I have been trying to figure this out but am kinda stumped it has that yellow thing next to it in the device manager I have tried to reinstall and have disabled the nvida onboard but still no luck. 

the details of the drivers are: 
Driver Publisher: marvell 
Drive date: 2/22/2005
driver version 3.1.1.7

This started when I installed steam from valve so I uninstalled nothing then system restore to last week , still no success. I've been trying to search around for it but can't seem to fish anything out. 

It was working fine till now , contemplating formating just to stop the headache but figured someone may have more experience with this card.


----------



## johnwill (Sep 26, 2002)

*Re: ieee 802.11g wireless cardbus pci\adapter*

It's working and you have an error in Device Manager?


----------



## Dontais (Oct 21, 2007)

*Re: ieee 802.11g wireless cardbus pci\adapter*

It gives the cation thing in the device manager and says this: This device cannot start (code 10 )


----------



## johnwill (Sep 26, 2002)

*Re: ieee 802.11g wireless cardbus pci\adapter*

Can we have a screen shot of Device Manager showing all the stuff under Network adapters and encompassing that error device?
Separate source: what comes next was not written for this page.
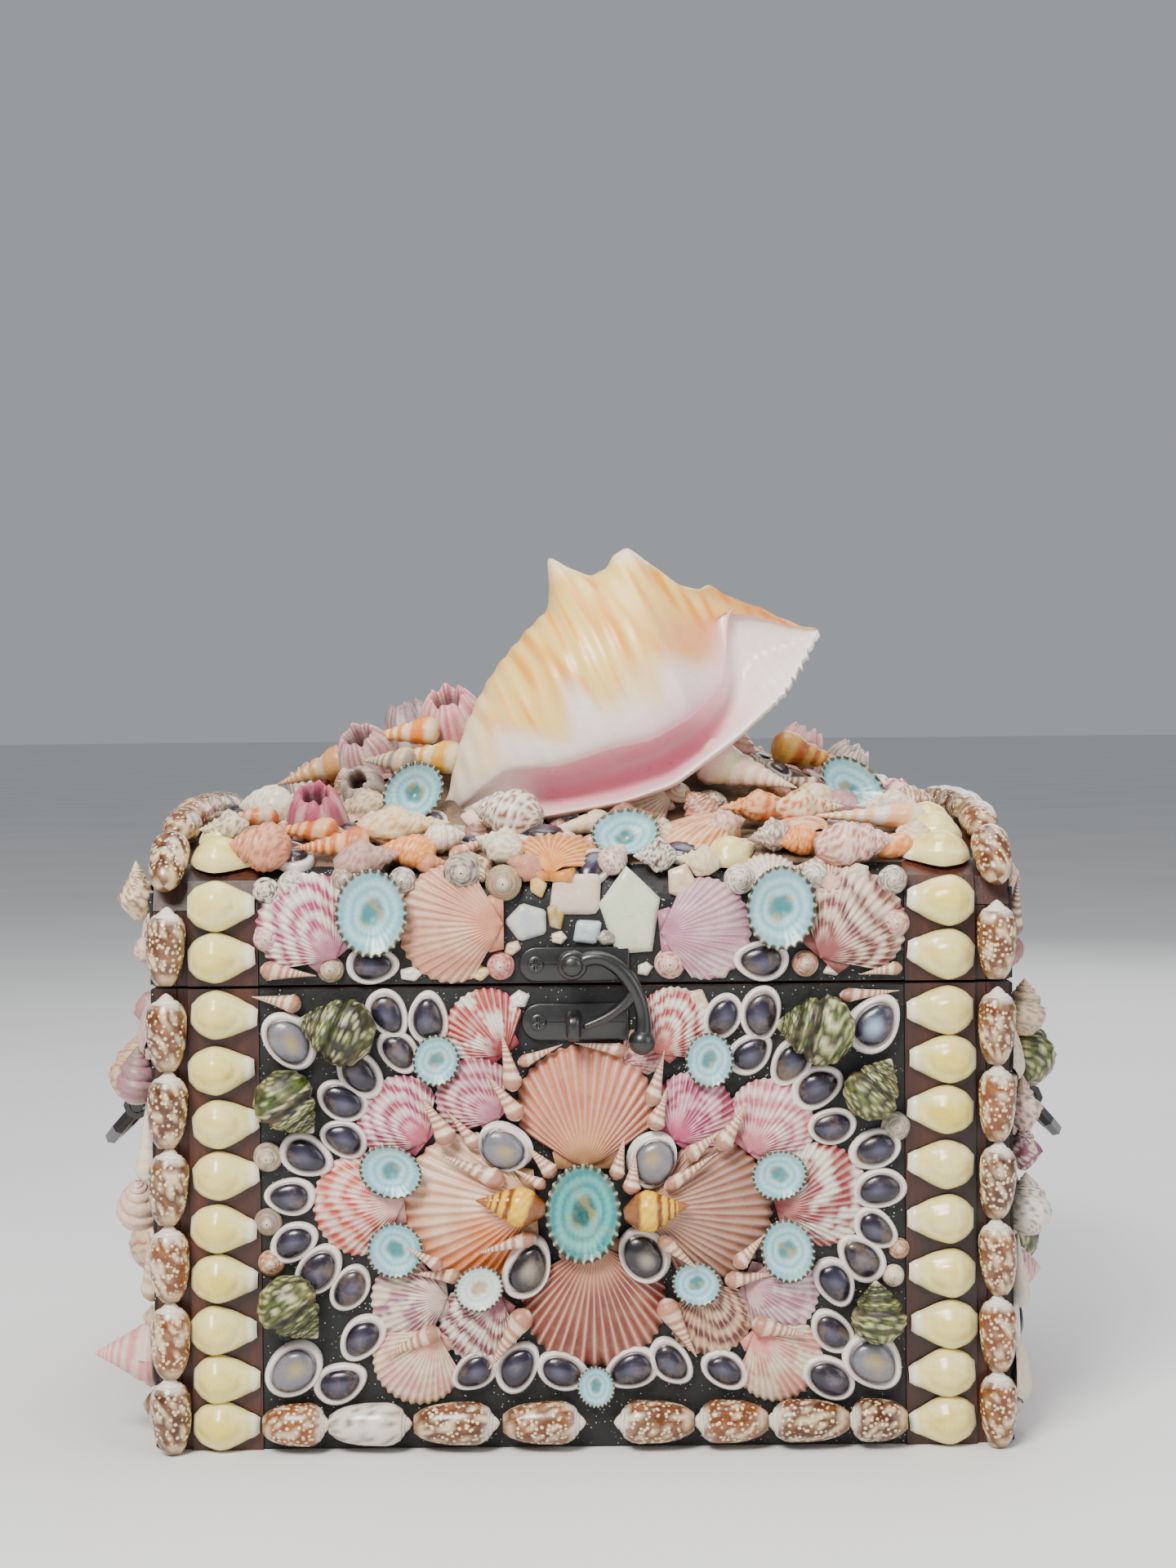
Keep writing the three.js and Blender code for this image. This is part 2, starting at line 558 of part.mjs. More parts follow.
// The mouth is a long hollow along the front and underside.
function conchMouth() {
  const hollow = new THREE.SphereGeometry(1, 10, 6).scale(50, 24, 13).translate(88, -34, -3);
  return solidOf(hollow.applyMatrix4(conchPose()));
}

// ---------- ironwork ----------
const LATCH_Y = -HALF_D - FACE_LIFT - GAP; // back of the latch plates
const PLATE = 1.5;
const HOOK_OFF = 11.5; // from the plates' back to the hook's middle
const HOOK_PIVOT = [-3.1, 171];
const HOOK_ARM = [[-3.1, 171], [5, 174.2], [12, 171], [16.5, 166], [19.8, 160], [21.6, 152.5], [21, 145.5]];
const HOOK_TONGUE = [[18.4, 161.5], [14.5, 156.6], [9, 152.8], [1.6, 149.9]];
const LUG = [-2.8, 149.2];

const facing = (x, z, off) => [x, LATCH_Y - off, z];

function plate(x0, x1, z0, z1) {
  const radius = (z1 - z0) / 2;
  const bar = boxBetween([x0 + radius, LATCH_Y - PLATE, z0], [x1, LATCH_Y, z1]);
  const round = rod(facing(x0 + radius, z0 + radius, PLATE), facing(x0 + radius, z0 + radius, 0), radius, 14);
  const screw = rod(facing(x0 + 4.6, z0 + radius, PLATE + 0.8), facing(x0 + 4.6, z0 + radius, 0.5), 2.2, 8);
  return join([bar, round, screw]);
}

const strip = (path, width) =>
  bent(path.map(([x, z]) => facing(x, z, HOOK_OFF)), width / 2, 6, [0, 1, 0]);

function latch() {
  const pin = rod(facing(...HOOK_PIVOT, HOOK_OFF + 4), facing(...HOOK_PIVOT, PLATE - 0.5), 1.8, 8);
  const boss = rod(facing(...HOOK_PIVOT, HOOK_OFF - 2.6), facing(...HOOK_PIVOT, PLATE - 0.5), 4.2, 8);
  const cap = rod(facing(...HOOK_PIVOT, HOOK_OFF + 4.2), facing(...HOOK_PIVOT, HOOK_OFF + 2.6), 3.4, 8);
  const lugFoot = new THREE.BoxGeometry(5.2, HOOK_OFF + 3.5 - PLATE, 9.6);
  const [lugX, lugZ] = LUG;
  const lug = solidOf(lugFoot.translate(lugX, LATCH_Y - (HOOK_OFF + 3.5 + PLATE) / 2, lugZ));
  const eye = rod(facing(...HOOK_PIVOT, HOOK_OFF + 2.2), facing(...HOOK_PIVOT, HOOK_OFF - 2.2), 5, 10);
  const bore = rod(facing(...HOOK_PIVOT, HOOK_OFF + 5), facing(...HOOK_PIVOT, HOOK_OFF - 5), 2.2, 8);
  const ball = solidOf(new THREE.SphereGeometry(4.3, 8, 6).translate(...facing(20.8, 144.1, HOOK_OFF)));
  const hook = cut(join([strip(HOOK_ARM, 4.6), strip(HOOK_TONGUE, 4), eye, ball]), [bore]);
  return {
    latch_plate_lid: join([plate(-21.7, 16.8, LID_BOTTOM + 0.5, 176.4), pin, boss, cap]),
    latch_plate_body: join([plate(-21.1, 16.3, 143.6, 156.7), lug]),
    latch_hook: hook,
  };
}

const HINGE_X = 78;
const KNUCKLE = 2.8;

function hinges() {
  const made = {};
  const onLine = (x) => [x, PIVOT_Y, PIVOT_Z];
  const along = (x0, x1, radius, sides = 8) => rod(onLine(x0), onLine(x1), radius, sides);
  const leafY = [HALF_D + FACE_LIFT + GAP, HALF_D + FACE_LIFT + GAP + PLATE];
  for (const [side, name] of [[-1, "left"], [1, "right"]]) {
    const [from, to] = [side * HINGE_X - 15, side * HINGE_X + 15];
    const low = boxBetween([from, leafY[0], 140], [to, leafY[1], PIVOT_Z - 1]);
    const high = boxBetween([from, leafY[0], PIVOT_Z + 1], [to, leafY[1], 184]);
    const notch = boxBetween([from + 10 - GAP, HALF_D, 155], [to - 10 + GAP, PIVOT_Y + 9, 171]);
    const slots = [
      boxBetween([from - 1, HALF_D, 155], [from + 10, PIVOT_Y + 9, 171]),
      boxBetween([to - 10, HALF_D, 155], [to + 1, PIVOT_Y + 9, 171]),
    ];
    const outer = join([along(from, from + 10 - GAP, KNUCKLE), along(to - 10 + GAP, to, KNUCKLE)]);
    const body = cut(low, [notch]).add(outer).add(along(from + 1, to - 1, 1.2));
    const knuckle = cut(along(from + 10, to - 10, KNUCKLE), [along(from, to, 1.6)]);
    made[`hinge_${name}_body`] = body;
    made[`hinge_${name}_lid`] = cut(high, [...slots, along(from, to, 1.6)]).add(knuckle);
  }
  return made;
}

// Drop handles: an iron bail between two posts, lying outwards on the shells below it.
const BAIL = { z: 112, off: 18, halfSpan: 34, drop: 21, lean: 42, rod: 2.7 };

function handles() {
  const made = {};
  for (const [side, name] of [[-1, "left"], [1, "right"]]) {
    const at = (off, y, z) => [side * (HALF_W + off), y, z];
    const [pivotOff, pivotZ] = [BAIL.off, BAIL.z];
    const posts = [-1, 1].map((end) => {
      const y = end * BAIL.halfSpan;
      const foot = boxBetween(
        [Math.min(side * (HALF_W + 1.6), side * (HALF_W + 3.4)), y - 7, pivotZ - 12],
        [Math.max(side * (HALF_W + 1.6), side * (HALF_W + 3.4)), y + 7, pivotZ + 12],
      );
      const stem = rod(at(3, y, pivotZ), at(pivotOff, y, pivotZ), 3.6, 6);
      const eye = rod(at(pivotOff, y - 3.2, pivotZ), at(pivotOff, y + 3.2, pivotZ), 5.4, 8);
      const bore = rod(at(pivotOff, y - 9, pivotZ), at(pivotOff, y + 9, pivotZ), 3.2, 8);
      return cut(join([foot, stem, eye]), [bore]);
    });
    const lean = rad(BAIL.lean);
    const bar = (y, drop) => at(pivotOff + drop * Math.sin(lean), y, pivotZ - drop * Math.cos(lean));
    const wide = BAIL.halfSpan - 7;
    const path = [
      bar(-BAIL.halfSpan - 4.6, 0), bar(-wide, 0),
      bar(-wide + 4, BAIL.drop * 0.7), bar(-wide + 12, BAIL.drop),
      bar(wide - 12, BAIL.drop), bar(wide - 4, BAIL.drop * 0.7), bar(wide, 0), bar(BAIL.halfSpan + 4.6, 0),
    ];
    const flat = [side * Math.cos(lean), 0, Math.sin(lean)];
    made[`handle_${name}_back_post`] = posts[1];
    made[`handle_${name}_front_post`] = posts[0];
    made[`handle_${name}_bail`] = bent(path, BAIL.rod, 6, flat);
  }
  return made;
}

// ---------- the sides and the back, in keeping ----------
const SIDE_SHELLS = {
  scallop: [[-70, 30, 36, 60], [-4, 26, 38, 100], [66, 30, 36, 80], [-70, 84, 34, 20], [72, 88, 34, 160]],
  turban: [[-34, 62, 28, 30], [34, 62, 28, 130], [-76, 136, 26, 60], [76, 132, 26, 120]],
  snail: [[-74, 56, 22], [0, 140, 24]],
  auger: [[-36, 146, 38, 170], [36, 146, 38, 10]],
  barnacle: [[0, 90, 26]],
};
const LID_SIDE_SHELLS = {
  scallop: [[-66, 184, 32, 60], [0, 184, 34, 90], [66, 184, 32, 120]],
};
const BACK_SHELLS = {
  scallop: [[-80, 34, 46, 90], [0, 34, 46, 90], [80, 34, 46, 90], [-40, 80, 46, 90], [40, 80, 46, 90]],
  cowrie: [[-92, 88, 30, 90], [0, 92, 30, 90], [92, 88, 30, 90]],
};

// ---------- assembling ----------
const MATERIALS = {
  wood: { color: 0x4a1d0e, roughness: 0.45, metalness: 0 },
  yellow: { color: 0xe8df8e, roughness: 0.3, metalness: 0 },
  brown: { color: 0x8a5230, roughness: 0.3, metalness: 0 },
  mixed: { color: 0xb98a7c, roughness: 0.5, metalness: 0 },
  pink: { color: 0xf0c4b0, roughness: 0.35, metalness: 0 },
  iron: { color: 0x0c0c0d, roughness: 0.4, metalness: 0.7 },
};

function mosaic(lining, face, layout) {
  return join([lining, ...shellsOn(face, layout)]);
}

function sideMosaics() {
  const made = {};
  for (const [side, name, face] of [[-1, "left", LEFT], [1, "right", RIGHT]]) {
    const [near, far] = [side * (HALF_W + GAP), side * (HALF_W + FACE_LIFT)].sort((a, b) => a - b);
    const lining = boxBetween([near, -HALF_D + 1, 0.6], [far, HALF_D - 1, BODY_TOP - 0.4]);
    const lidLining = boxBetween([near, -HALF_D + 1, LID_BOTTOM + 0.4], [far, HALF_D - 1, 196]);
    const frontPosts = boxBetween([-WIDTH, -46, 98], [WIDTH, -22, 126]);
    const posts = frontPosts.add(boxBetween([-WIDTH, 22, 98], [WIDTH, 46, 126]));
    made[`side_${name}_shells`] = largest(cut(mosaic(lining, face, SIDE_SHELLS), [posts]));
    made[`lid_${name}_shells`] = mosaic(lidLining, face, LID_SIDE_SHELLS);
  }
  return made;
}

function allSolids() {
  const frontFace = -HALF_D - FACE_LIFT;
  const front = boxBetween([-PANEL_HALF, frontFace, 0.6], [PANEL_HALF, -HALF_D - GAP, BODY_TOP - 0.4]);
  const back = boxBetween([-PANEL_HALF, HALF_D + GAP, 0.6], [PANEL_HALF, HALF_D + FACE_LIFT, BODY_TOP - 3]);
  const lidLining = lidBand(GAP, FACE_LIFT, -PANEL_HALF, PANEL_HALF);
  const lidTrim = boxBetween([-WIDTH, 0, 0], [WIDTH, DEPTH, LID_BOTTOM + 3]);
  const conch = cut(conchSolid(), [conchMouth()]);
  const heap = join([heapCore(), heapBed(), ...heapShells()]).subtract(underHeap());
  const lidFront = mosaic(cut(lidLining, [lidTrim]), FRONT, LID_FRONT_SHELLS);
  const made = {
    ...bodyBoards(),
    ...lidBoards(),
    ...straps(),
    front_shells: mosaic(front, FRONT, FRONT_SHELLS),
    back_shells: mosaic(back, BACK, BACK_SHELLS),
    lid_front_shells: lidFront,
    ...sideMosaics(),
    conch,
    ...latch(),
    ...hinges(),
    ...handles(),
  };
  for (const [side, name] of [[-1, "left"], [1, "right"]]) {
    made[`front_${name}_cowries`] = frontColumn("cowrie", side);
    made[`front_${name}_olives`] = frontColumn("olive", side);
    made[`lid_${name}_cowries`] = lidColumn("cowrie", side, name);
    made[`lid_${name}_olives`] = lidColumn("olive", side, name);
  }
  const neighbours = [lidFront, conchSolid(GAP), made.lid_left_cowries, made.lid_right_cowries];
  neighbours.push(made.lid_left_olives, made.lid_right_olives, made.lid_left_shells, made.lid_right_shells);
  made.lid_heap = largest(cut(heap, neighbours));
  return made;
}

function lookOf(name) {
  if (/latch|hinge|handle/.test(name)) return "iron";
  if (/board|strap|rail|_end/.test(name)) return "wood";
  if (/cowries/.test(name)) return "yellow";
  if (/olives/.test(name)) return "brown";
  return name === "conch" ? "pink" : "mixed";
}

const chest = new THREE.Group();
for (const [name, solid] of Object.entries(allSolids())) {
  const mesh = new THREE.Mesh(geometryOf(solid), new THREE.MeshStandardMaterial(MATERIALS[lookOf(name)]));
  mesh.name = name;
  chest.add(mesh);
}

export default chest;
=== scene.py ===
"""A small domed wooden chest covered in sea shells. Places are in millimetres until a mesh is built."""
import math

import bpy
import numpy as np
from mathutils import Matrix, Vector


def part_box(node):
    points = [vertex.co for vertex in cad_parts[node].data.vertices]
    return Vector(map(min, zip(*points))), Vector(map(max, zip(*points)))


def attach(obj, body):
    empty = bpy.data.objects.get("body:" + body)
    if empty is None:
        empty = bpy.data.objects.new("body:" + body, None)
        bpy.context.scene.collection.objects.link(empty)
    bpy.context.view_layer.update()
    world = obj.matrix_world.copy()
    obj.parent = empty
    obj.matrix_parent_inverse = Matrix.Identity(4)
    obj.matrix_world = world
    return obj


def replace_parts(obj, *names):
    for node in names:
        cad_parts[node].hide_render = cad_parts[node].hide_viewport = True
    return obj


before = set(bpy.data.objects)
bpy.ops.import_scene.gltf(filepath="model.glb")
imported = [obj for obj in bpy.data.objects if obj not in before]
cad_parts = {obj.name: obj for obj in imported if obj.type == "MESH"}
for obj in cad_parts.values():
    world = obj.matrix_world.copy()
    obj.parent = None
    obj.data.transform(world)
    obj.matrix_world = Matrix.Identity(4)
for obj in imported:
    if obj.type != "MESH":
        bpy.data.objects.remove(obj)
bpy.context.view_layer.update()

MM = 0.001
TAU = 2 * math.pi


def extent(node):
    """The lowest and highest corner of a CAD node, in millimetres."""
    low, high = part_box(node)
    return np.array(low) / MM, np.array(high) / MM


# ---------- driving dimensions, from the frame ----------
HALF_W = extent("right_board")[1][0]
HALF_D = extent("right_board")[1][1]
BODY_TOP = extent("front_board")[1][2]
LID_BOTTOM = extent("lid_front_rail")[0][2]
LID_CROWN = extent("lid_top_board")[1][2]
LID_SHOULDER = extent("lid_top_board")[0][2]
ARCH_RISE = LID_CROWN - LID_SHOULDER
ARCH_POWER = 2.6
GAP = 0.3
RICHNESS, DEPTH_OF_TONE = 1.18, 0.94
LINING = 1.0
LIFT = GAP + LINING
PANEL_HALF = extent("front_shells")[1][0]
# Room that linings keep over the table, and on each side of the lid's seam.
FOOT, SEAM_ROOM = 0.6, 0.4
HEAP = {"x": 0, "y": 6, "z": 194, "half_x": 128, "half_y": 76, "rise": 56}


# ---------- small helpers ----------
def rgb(*values):
    """A colour given as it looks, turned into the linear values that Blender mixes."""
    return np.array([v / 12.92 if v <= 0.04045 else ((v + 0.055) / 1.055) ** 2.4 for v in values])


def mix(a, b, share):
    share = np.clip(np.asarray(share, float), 0, 1)[..., None]
    return np.asarray(a) * (1 - share) + np.asarray(b) * share


def smooth(low, high, value):
    t = np.clip((np.asarray(value, float) - low) / (high - low), 0, 1)
    return t * t * (3 - 2 * t)


def waves(x, y, seed, scale=1.0):
    """Soft blotches between about -1 and 1, the same each run for a seed."""
    rng = np.random.default_rng(seed)
    total = np.zeros(np.broadcast(x, y).shape)
    for _ in range(6):
        a, b, c = rng.uniform(-1, 1, 3)
        length = math.hypot(a, b) + 0.2
        total += np.sin((a * x + b * y) / length * scale * rng.uniform(4, 11) + c * TAU)
    return total / 3.0


def new_object(name, data):
    """An object in the scene."""
    made = bpy.data.objects.new(name, data)
    bpy.context.scene.collection.objects.link(made)
    return made


def grid_faces(rows, columns, closed):
    """Quads over a grid of rows x columns points, joined round the columns when closed."""
    r = np.arange(rows - 1)[:, None]
    c = np.arange(columns if closed else columns - 1)[None, :]
    n = (c + 1) % columns
    a, b = r * columns + c, r * columns + n
    return np.stack([a, b, b + columns, a + columns], -1).reshape(-1, 4)


# The heights between which the shells of each body stay, clear of the table and of the lid's seam.
SPAN = {"chest": (FOOT, 162.3), "lid": (163.9, 400)}
EVERYWHERE = (-1000, 1000)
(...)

To post a screen shot of the active window, hold the _*Alt*_ key and press the *PrtScn* key. Open the Windows PAINT application and _*Paste*_ the screen shot. You can then use PAINT to trim to suit, and save it as a JPG format file. To upload it to TSG, open the full reply window and use the _*Manage Attachments*_ button to upload it here.


----------



## Nashda13 (Oct 24, 2007)

*Re: ieee 802.11g wireless cardbus pci\adapter*

I bought this same card and my laptop does not recognize it.


----------



## johnwill (Sep 26, 2002)

*Re: ieee 802.11g wireless cardbus pci\adapter*

*Nashda13*, if you have an issue, please start a new thread to discuss it.


----------



## Dontais (Oct 21, 2007)

*Re: ieee 802.11g wireless cardbus pci\adapter*

Here is an image as you requested of the device manager.


----------



## johnwill (Sep 26, 2002)

*Re: ieee 802.11g wireless cardbus pci\adapter*

Actually, this is error code 12, which is a different error. It usually indicates an issue finding an IRQ from the BIOS. You're missing a bunch of drivers, did you install the chipset drivers first, then try the other drivers?

What kind of system is this? Make/model of the system and/or the motherboard? Have you tried to get an updated system BIOS?


----------



## Dontais (Oct 21, 2007)

*Re: ieee 802.11g wireless cardbus pci\adapter*

This is a customer built computer , I never even thought about the chipset drivers its not in my box but i'll download them. I'm using a soltek "Top mainboard" mobo , I'll download all the drivers first see if this works I'll post back the results. As for the bios I'm kinda confused , this is my parents computer and never looked at it before but says there is no bios :S . I wonder how they set this computer up with no bios >.> .


*Edit*

I updated the video card drivers and I checked the main drivers and everything else is installed except the web cam. I left a picture of what it currently looks like. And for the bios I'm not sure what I can do for it can't seem to find the company sites to download it Soltek sl-k8an2e-gr.


----------



## johnwill (Sep 26, 2002)

*Re: ieee 802.11g wireless cardbus pci\adapter*

There is no such thing as "no BIOS", it's the code that boots Windows (or other operating environments) in any computer. Have you tried the Soltek site for a BIOS update? I'd also download any updated chipset drivers.

For the NIC, I suggest doing this.

In Device Manager, View, Show Hidden Devices.

Uninstall anything related to the wireless NIC that shows up.

Reboot.

Install the wireless NIC drivers again.


----------



## Dontais (Oct 21, 2007)

*Re: ieee 802.11g wireless cardbus pci\adapter*

This is kinda odd went to start checking everything for the drivers it started working soon as I turned the pc on after I got home from work. So... I think it fixed its self that sound od :4-dontkno . But for now I guess can call it resolved?


----------



## johnwill (Sep 26, 2002)

Until if craps out again! :grin:


----------